ABSTRACT

Although African American and postcolonial feminist film theory are distinct categories of feminist film scholarship, they share so many ideas and concerns that it seems useful to think of the two approaches together. Although African American theory focuses on the representation of Black women in U.S. films and postcolonial criticism concentrates on a global context, both put race at the forefront of their feminist analyses of film. African American and postcolonial feminist film theory was born in the late 1980s and early 1990s from a feeling of frustration and disappointment, and that feeling was not just in response to the obvious absence and distortion of images of women of color on the screen. It was also based on the perception that feminist film studies was following in the footsteps of cinema itself and ignoring issues related to race. Race-oriented feminist scholars have set out to show exactly how wrong Toril Moi was when she notoriously asserted in her overview of feminist theory, Sexual/Textual Politics, that the feminist analysis of race could have no real theoretical significance because it deals with the same theoretical problems and uses the same methodology as White feminism (Thornham 1997: 138). Race-oriented feminist film theory argues in particular that feminist film studies as a whole has not only failed to interrogate the images of women of color on the screen, but has actually worked against the investigation of those images. Two interrelated facets of feminist film studies seem to account for this neglect.
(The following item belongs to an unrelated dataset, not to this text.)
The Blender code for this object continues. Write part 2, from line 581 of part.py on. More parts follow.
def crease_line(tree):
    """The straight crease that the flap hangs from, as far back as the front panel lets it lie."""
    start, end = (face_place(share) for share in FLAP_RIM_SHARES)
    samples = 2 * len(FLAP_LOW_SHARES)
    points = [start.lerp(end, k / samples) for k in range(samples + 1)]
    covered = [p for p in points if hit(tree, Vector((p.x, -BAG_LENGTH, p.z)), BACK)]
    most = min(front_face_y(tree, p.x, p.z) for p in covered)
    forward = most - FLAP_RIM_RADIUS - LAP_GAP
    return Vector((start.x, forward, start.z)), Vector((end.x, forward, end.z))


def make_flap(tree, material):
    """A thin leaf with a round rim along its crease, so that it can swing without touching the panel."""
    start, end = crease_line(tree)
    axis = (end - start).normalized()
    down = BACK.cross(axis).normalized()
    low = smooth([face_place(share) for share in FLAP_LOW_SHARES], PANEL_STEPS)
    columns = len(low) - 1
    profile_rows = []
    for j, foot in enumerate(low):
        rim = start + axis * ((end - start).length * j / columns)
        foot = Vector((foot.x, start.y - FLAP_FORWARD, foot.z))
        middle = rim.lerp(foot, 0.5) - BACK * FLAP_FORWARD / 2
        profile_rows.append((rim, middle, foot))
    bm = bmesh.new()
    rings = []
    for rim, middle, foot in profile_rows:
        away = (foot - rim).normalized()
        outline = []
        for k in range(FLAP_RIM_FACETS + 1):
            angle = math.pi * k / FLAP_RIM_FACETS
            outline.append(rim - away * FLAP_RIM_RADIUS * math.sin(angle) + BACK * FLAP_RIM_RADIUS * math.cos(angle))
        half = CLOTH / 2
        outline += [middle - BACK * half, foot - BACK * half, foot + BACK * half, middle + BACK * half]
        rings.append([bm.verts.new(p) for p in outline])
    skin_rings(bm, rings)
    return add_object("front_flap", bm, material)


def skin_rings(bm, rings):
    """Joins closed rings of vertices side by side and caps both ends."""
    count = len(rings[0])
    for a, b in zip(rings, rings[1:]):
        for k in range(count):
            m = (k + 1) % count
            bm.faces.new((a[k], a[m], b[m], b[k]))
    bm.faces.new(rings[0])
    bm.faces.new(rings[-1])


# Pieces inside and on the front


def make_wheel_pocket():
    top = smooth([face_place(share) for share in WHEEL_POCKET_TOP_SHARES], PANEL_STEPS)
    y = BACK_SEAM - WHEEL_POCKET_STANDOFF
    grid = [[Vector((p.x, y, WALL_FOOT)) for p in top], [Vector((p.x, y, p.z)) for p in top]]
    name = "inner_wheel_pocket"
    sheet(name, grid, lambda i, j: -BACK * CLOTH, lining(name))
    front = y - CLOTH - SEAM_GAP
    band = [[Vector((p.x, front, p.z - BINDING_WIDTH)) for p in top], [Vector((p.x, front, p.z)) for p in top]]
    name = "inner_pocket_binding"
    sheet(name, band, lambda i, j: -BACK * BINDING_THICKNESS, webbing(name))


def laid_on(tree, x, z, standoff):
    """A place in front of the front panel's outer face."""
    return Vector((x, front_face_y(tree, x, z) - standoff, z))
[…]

First is the conception that White feminism speaks for all women regardless of differences of race, nationality, class, and sexuality, and the second is the feminist reliance on cine-psychoanalysis as a major analytical tool, even though Freud's theories are notoriously blind to national and social differences. In response to this critical neglect, race-oriented feminist critics have set out to make their primary subjects of investigation screen images of African American and Third World women, the works of African American and postcolonial female filmmakers, and the distinctive responses to film texts that characterize women of color.